Gérard de Nerval, a.k.a. Gerard Labrunie, was born in Paris in 1808. The son of a military doctor in Napoleon's Grande Armée, de Nerval's mother died shortly after his birth.
The young child was sent to a maternal relative in the French countryside, where he spent several years. De Nerval was eventually reunited with his father in Paris; however, he would occasionally return to that seemingly boundless landscape which had kindled his imagination.
Though de Nerval would produce his own creative works, he first made his mark at the age of 20 with a heralded translation of Goethe's epic Faust. The young man would undertake other translations, and he has been credited with introducing the poems of Heinrich Heine to French readers.
Concurrent with those endeavours, de Nerval joined a very bohemian peer group consisting of brilliant misfits who together pursued the artificial paradise of hashish.
Though one must be wary of attributing artistic composition to hashish, de Nerval clearly did manifest a strong drive for altered states of consciousness. He kept pursuing an exalted ‘spirit world’ as opposed to the material world he dismissed as a ‘hovel and place of illrepute’ before proclaiming: ‘I am ashamed that God should see me here’.
As part of his preferred ‘spirit world’, de Nerval placed much significance on dreams, a priority which would later find emphasis in the Surrealist movement. Fellow Frenchmen, such as Marcel Proust, have felt his dreamy influence, and T. S. Eliot's groundbreaking Wasteland epic would include the second line of de Nerval's sonnet El Desdichado.
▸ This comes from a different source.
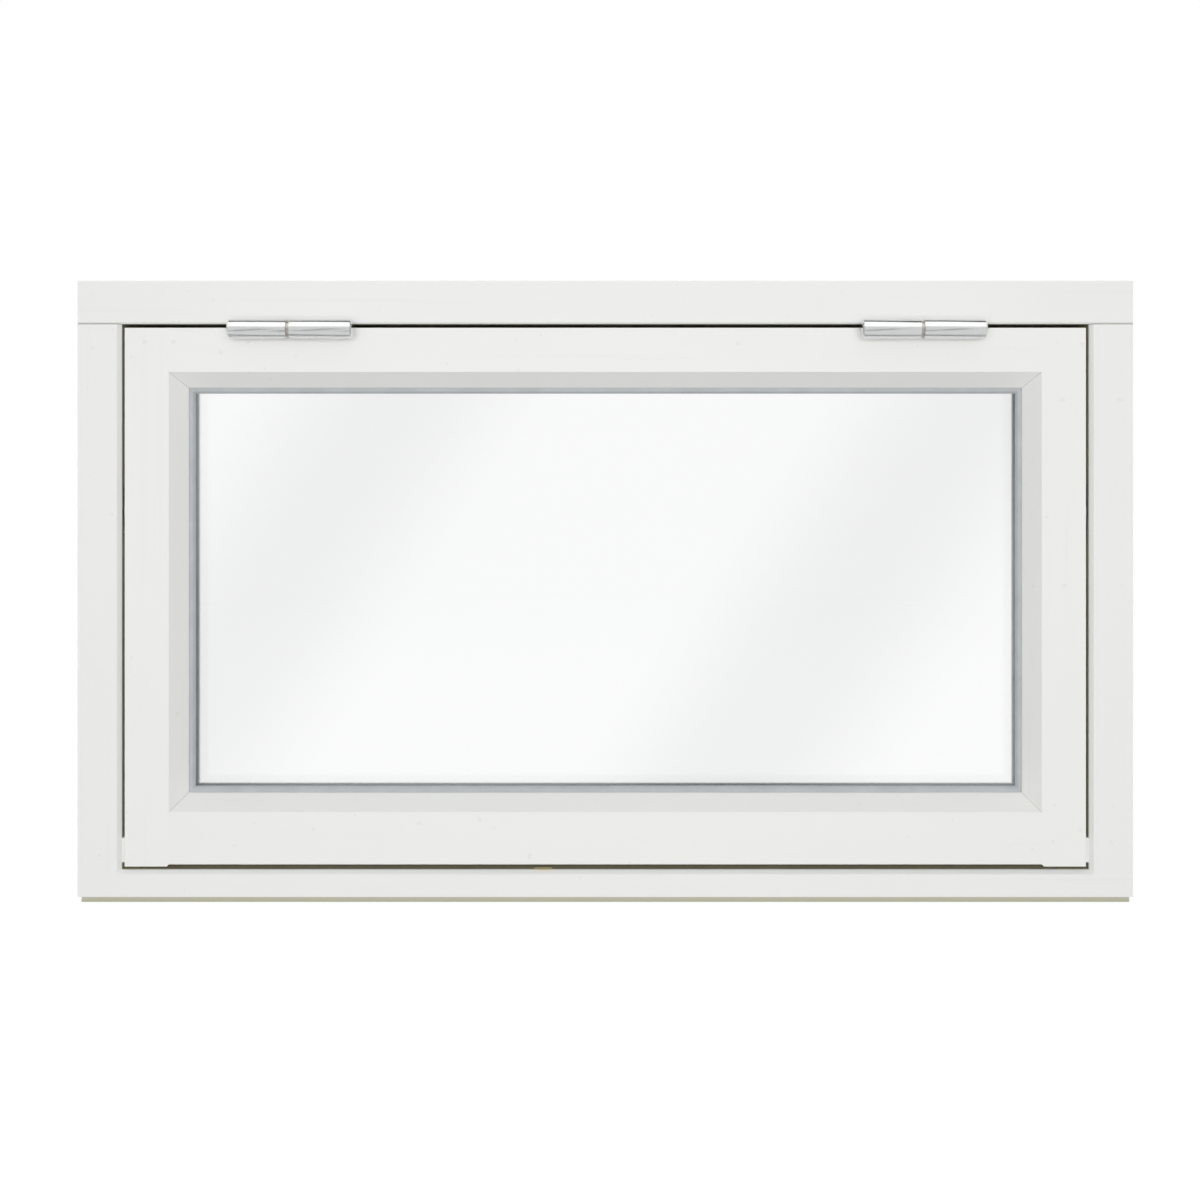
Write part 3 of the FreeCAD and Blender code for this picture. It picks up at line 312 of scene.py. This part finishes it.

In 1841, de Nerval's world of spirits plunged into disarray when he suffered his first nervous breakdown. He embarked on Les Illuminés, a series of short novels on the theme of mental instability.
Around this time, de Nerval began to acquire quite a reputation for walking a pet lobster on a leash through the Palais Royal Gardens in Paris. ‘I have a liking for lobsters’, he declared. ‘They are peaceful, serious creatures who know the secrets of the sea and don't bark’.
Though he provided a rather compelling explanation, the sight of de Nerval circling Paris with a pet lobster only added to suspicions of insanity. Beset by subsequent nervous breakdowns, his financial situation worsened; at one point he was ‘accosted by the mayor for stealing from the lobster nets’.
On a morning in January 1855, de Nerval was found dangling beneath the splintery grate of a rooming house, having hanged himself with bondage wire snatched from an adjoining brothel. He left a note which read: ‘Do not wait up for me this evening, for the night will be black and white’.